Ruhhly, is there anything to this story at all?

Actually, according to its authors, perhaps not. They admit that “The extent to which he is willing to yield to lobbyists, Congressional committee leaders and interest groups, however, will be determined as the White House tackles health care and other big issues on a list that seems to grow: I mmigration, for instance, is now in the mix.” They give Rahm Emanuel the opportunity to make the opposite case that “we’ve taken on a series of entrenched interests across the waterfront—from education to health care, and the defense industry, and the lobbying industry as a whole.” And there are those anonymous “allies” who point to “his winning the second $350 billion in financial bailout money from a reluctant Congress; a pay-equity law for women; expanded government health insurance for children, including—at his insistence—legal immigrant children; and the $787 billion economic recovery bill that reached his desk, as demanded, by mid-February.” And they further admit that these fights “may end up looking easy compared with the fight on health care, which will most likely require him to stand up to hospitals, doctors, insurance companies and their patrons in Congress. He might have to finance the plan in a way that raises costs for the middle class, perhaps by taxing employer-provided health benefits—an idea he attacked in the campaign.”

So again, what do they have to support their front-page thesis of an allegedly cajones-less presidency? Well, finally we get to the point: “Facing Democratic opposition in Congress, the White House seems prepared to give up on several tax proposals, including a limit on deductions that the wealthiest taxpayers can claim for charitable donations and state and local taxes, which was supposed to help pay for health-care legislation—raising doubts about how the president will finance it.”

There’s that weasel word again: “seems.” Remember journalists use the word “seems” when they want to make stuff up. Perhaps it’s true, but the reporters in question offer not a shred of evidence to support it. And they don’t have to because they said “seems.” (“Seems, madam? Nay it is. I know not seems,” said a wise media critic and a fictional Prince of Denmark.)

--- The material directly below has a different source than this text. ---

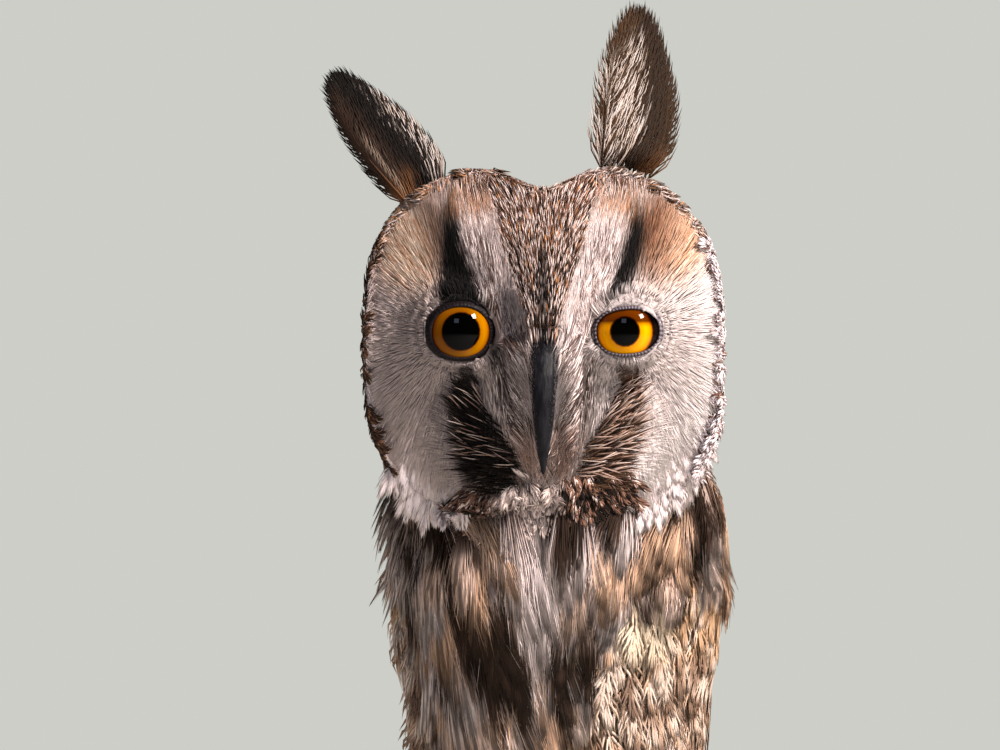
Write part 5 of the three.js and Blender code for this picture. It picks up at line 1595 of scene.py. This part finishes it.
TAIL_FEATHER = feather_kind(80, 0.17, 0.55, blunt=4.0, ragged=0.2)
tail = lay("tail_feathers", TAIL_FEATHER, line[:, 0], up[:, 0], up[:, 0], 105.0, 20.5,
           lambda u, v, p: quill_paint(u, v, p, tone, fleck), line=(line, up), camber=0.1)
finish_piece(tail, plumage, "flight_plumage")

# %% [markdown]
# The owl grips a cut length of pine branch. Its bark is grey-brown and cracked into flat plates that are
# longer along the branch, and the sawn ends show pale wood with rings. The pattern is laid out along the
# branch, so its coordinates are turned with the body.

# %% Branch
PERCH_HALF = 94
PERCH_AXIS_Z = 117
branch = remeshed("branch", ["perch"], 1.1, 2)
lumps = bpy.data.textures.new("bark_lumps", "CLOUDS")
lumps.noise_scale = 12 * MM
modify(branch, "DISPLACE", texture=lumps, strength=2 * MM, mid_level=0.5, texture_coords="LOCAL")
bark, tree, shader = new_material("pine_bark", 0.9, Specular_IOR_Level=0.2)
along = placed(tree, object_place(tree), rotation=(0, 0, -BODY_TURN))
stretched = placed(tree, along, scale=(0.3, 1, 1))
rough = noise(tree, stretched, scale=260.0, detail=6.0)
ragged = vector_node(tree, "MULTIPLY_ADD", rough.outputs["Color"], (0.004, 0.004, 0.004), stretched)
plates = add_node(tree, "ShaderNodeTexVoronoi", {"Vector": ragged.outputs["Vector"], "Scale": 125.0},
                  feature="DISTANCE_TO_EDGE")
crack = ranged(tree, plates.outputs["Distance"], "SMOOTHSTEP", from_max=0.14)
plate_colours = ramp(tree, rough.outputs["Fac"], (0.32, "#685a51"), (0.68, "#a3988f"))
bark_colour = blended(tree, crack, rgba("#43362d"), plate_colours)
from_middle = add_node(tree, "ShaderNodeSeparateXYZ", {"Vector": along}).outputs["X"]
sawn = ranged(tree, reckoned(tree, "ABSOLUTE", from_middle), from_min=(PERCH_HALF - 1.6) * MM,
              from_max=(PERCH_HALF - 1.2) * MM)
crosswise = vector_node(tree, "MULTIPLY", along, (0, 1, 1)).outputs["Vector"]
from_axis = vector_node(tree, "ADD", crosswise, (0, 8 * MM, -PERCH_AXIS_Z * MM)).outputs["Vector"]
radius = vector_node(tree, "LENGTH", from_axis).outputs["Value"]
rings = reckoned(tree, "SINE", reckoned(tree, "MULTIPLY", radius, 2600.0))
wood = blended(tree, ranged(tree, rings, from_min=-1.0), rgba("#937f69"), rgba("#a6947e"))
rise = reckoned(tree, "ADD", crack, rough.outputs["Fac"])
height = reckoned(tree, "MULTIPLY", rise, reckoned(tree, "SUBTRACT", 1.0, sawn))
tree.links.new(blended(tree, sawn, bark_colour, wood), shader.inputs["Base Color"])
raise_bumps(tree, shader, height, strength=0.8, distance=1.2 * MM)
finish_piece(branch, bark, "bark", "perch")

# %% [markdown]
# The display stand is a turned disc of dark stained wood with a rounded edge and two steel rods.

# %% Stand
BASE_RADIUS = 92
BASE_HEIGHT = 12
stained, tree, shader = new_material("stained_beech", 0.45, Coat_Weight=0.25, Coat_Roughness=0.25)
stretched = placed(tree, object_place(tree), scale=(14, 120, 120))
wood_grain = noise(tree, stretched, scale=3.0, detail=5.0).outputs["Fac"]
tree.links.new(ramp(tree, wood_grain, (0, "#1f1712"), (1, "#4b3a2e")), shader.inputs["Base Color"])
bpy.ops.mesh.primitive_cylinder_add(vertices=128, radius=BASE_RADIUS * MM, depth=BASE_HEIGHT * MM,
                                    location=(0, 0, BASE_HEIGHT / 2 * MM))
base = bpy.context.object
base.name = "base"
bpy.ops.object.transform_apply(location=True)
modify(base, "BEVEL", width=2.4 * MM, segments=4, limit_method="ANGLE")
bpy.ops.object.shade_smooth_by_angle(angle=math.radians(35))
finish_piece(base, stained, "plinth", "stand_base")
steel, tree, shader = new_material("brushed_steel", 0.32, Metallic=1.0)
shader.inputs["Base Color"].default_value = rgba("#8f9194")
for side in SIDES.values():
    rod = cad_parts["stand_rod_" + side]
    rod.data.materials.clear()
    rod.data.materials.append(steel)

# %% [markdown]
# The floor is pale paper that fades into the backdrop for the camera, so that no horizon shows. A warm soft
# key light stands to the bird's left, a weak cool one in front and one behind, and the room adds little.

# %% Light and floor
BACKGROUND = "#cdcec8"
bpy.ops.mesh.primitive_circle_add(vertices=64, radius=30, fill_type="NGON")
floor = bpy.context.object
floor.name = "floor"
floor_paper, tree, shader = new_material("floor_paper", 0.9)
shader.inputs["Base Color"].default_value = rgba("#d3d3ce")
away = vector_node(tree, "LENGTH", object_place(tree)).outputs["Value"]
fade = ranged(tree, away, "SMOOTHSTEP", from_min=0.8, from_max=4.0)
seen = reckoned(tree, "MULTIPLY", fade, add_node(tree, "ShaderNodeLightPath").outputs["Is Camera Ray"])
glow = add_node(tree, "ShaderNodeEmission", {"Color": rgba(BACKGROUND), "Strength": 1.0})
blend = add_node(tree, "ShaderNodeMixShader",
                 {0: seen, 1: shader.outputs["BSDF"], 2: glow.outputs["Emission"]})
tree.links.new(blend.outputs["Shader"], tree.nodes["Material Output"].inputs["Surface"])
floor.data.materials.append(floor_paper)


def softbox(name, place, target, size, power, hex_code):
    data = bpy.data.lights.new(name, "AREA")
    data.size = size
    data.energy = power
    data.color = colour(hex_code)
    lamp = new_object(name, data)
    lamp.location = place
    lamp.rotation_euler = (Vector(target) - Vector(place)).to_track_quat("-Z", "Y").to_euler()


softbox("key", (1.35, -0.95, 1.75), (0, 0, 0.3), 0.45, 112, "#fff6f1")
softbox("sky", (-0.3, -1.9, 1.5), (0, 0, 0.3), 0.5, 5.5, "#d8e0ff")
softbox("back", (0.5, 1.4, 1.3), (0, 0, 0.25), 0.8, 12, "#ffffff")
world = bpy.data.worlds.new("studio")
bpy.context.scene.world = world
world.use_nodes = True
tree = world.node_tree
background = tree.nodes["Background"]
background.inputs["Color"].default_value = rgba(BACKGROUND)
to_camera = add_node(tree, "ShaderNodeLightPath").outputs["Is Camera Ray"]
tree.links.new(ranged(tree, to_camera, to_min=0.16), background.inputs["Strength"])
bpy.context.scene.view_settings.view_transform = "Standard"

The fact is that Obama will be judged on the basis of what he ultimately accomplishes. So far, he’s passed a massive stimulus bill, and promised to end George Bush’s foolish war in Iraq, redirect U.S. foreign policy in Europe, the Middle East and Latin America, close Guantánamo, and end the CIA’s practice of torturing terrorist suspects. He’s raising taxes on the rich, allowing stem-cell research, and giving the EPA the right to regulate greenhouse gases. He’s even making nice to Castro and high-fiving Hugo Chavez. You’ve got entire segments of the Republican right flipping out over both his socialist and fascist tendencies simultaneously.

Is he taking “softer stands,” as The Times front-page headline insists? Well, he’s president now. It would be amazing if he didn’t. That is the way things actually get done in politics, after all. Even so, however, in a front-page headline, the paper manages to leave its central and remarkably mundane thesis somehow unproven. You might even say it made some “bold proposals” and “lofty pledges” from which it quickly backed away.

Eric Alterman is a professor of English and journalism at Brooklyn College and a professor of journalism at CUNY Graduate School of Journalism. He is the author, most recently, of Why We're Liberals: A Handbook for Restoring America's Important Ideals.